How to Make a Mistake?
By Alisa McCabe
Julian Edelman, of the New England Patriots, just won MVP for Super Bowl LIII. But his year didn’t start out that way. He was suspended for the first 4 games of the season for violating the NFL’s policy on performance- enhancing substances. He addressed the issue during training camp. “Obviously, you’re disappointed with it, but I got to follow the protocols a little better and make sure this never happens again.” Edelman said after the team’s third practice of training camp. “I’m accountable for my actions.”
He made a mistake, took responsibility for it and said how he is going to avoid this situation from recurring. Hmmmm…sounds like a plan.
The first time I saw this process in action was from my nephew and son when they were 14 years old. We were on a family vacation together and they had done something wong.
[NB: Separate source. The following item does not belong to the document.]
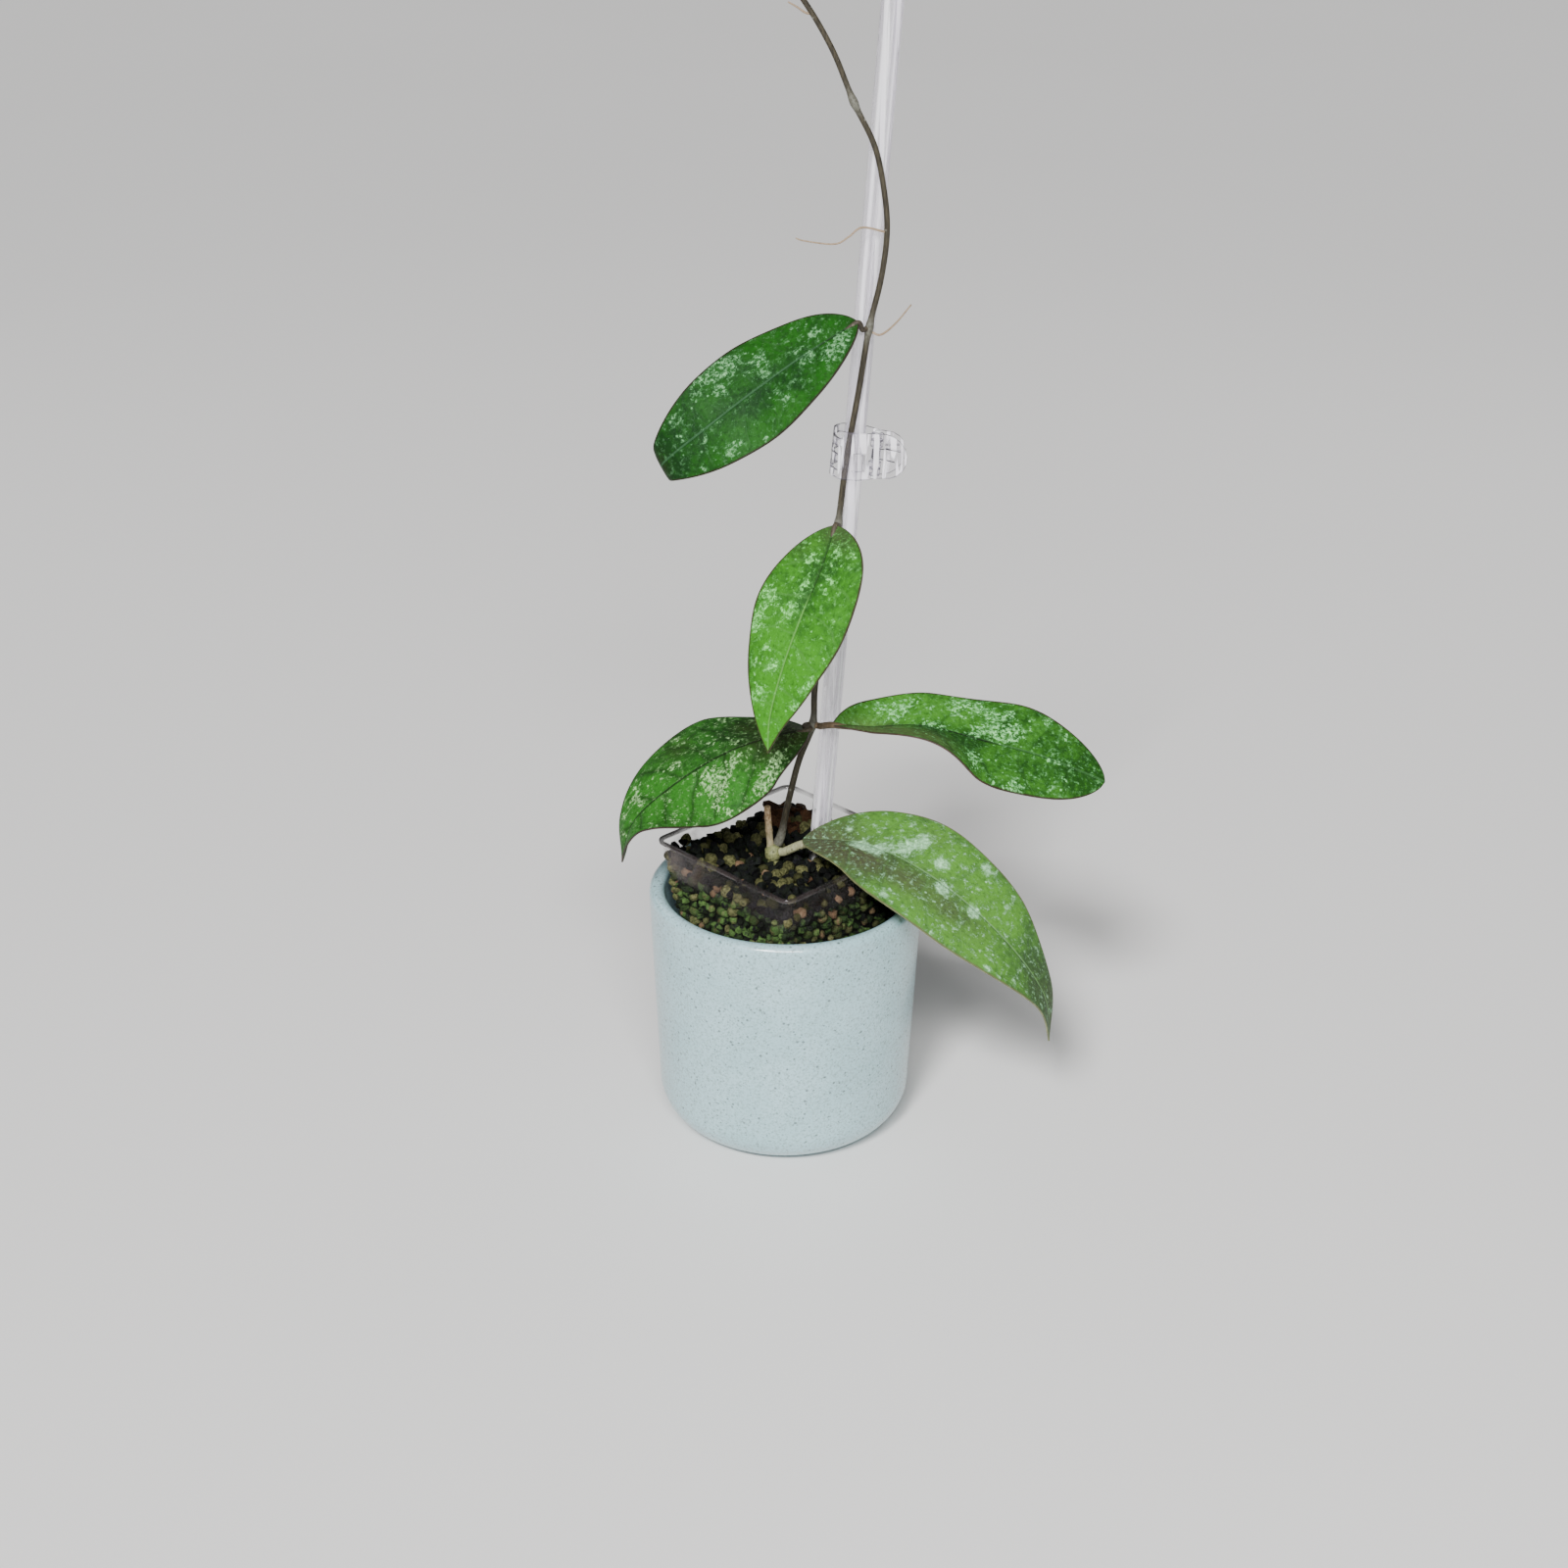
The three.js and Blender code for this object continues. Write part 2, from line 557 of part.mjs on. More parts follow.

Nothing horrible (even now, I can’t remember what it was!) but what I do remember is how they reacted. They knew we were mad about what they had done and they wrote us a letter. In it, they apologized for what they did, they also addressed how they disappointed us, they took full responsibility for their actions (while pleading for us to be lenient) and how it wouldn’t happen again. They showed humility, responsibility and some serious adulting for a couple of 14 year olds. I was so impressed with their letter, it hung on our fridge for years. Anytime one of my kids made a mistake, I would point out the letter and tell them this is a great way to handle a mistake.
My son and nephew didn’t go on in their careers to win MVPs, but they both are successful adults. My nephew started a company in college and recently sold it. My son graduated college and is serving in the military. Maybe they did win MVPs in life, their own lives.
Everyone makes mistakes, it’s handling the aftermath that reflects the person that someone is and the person they can become.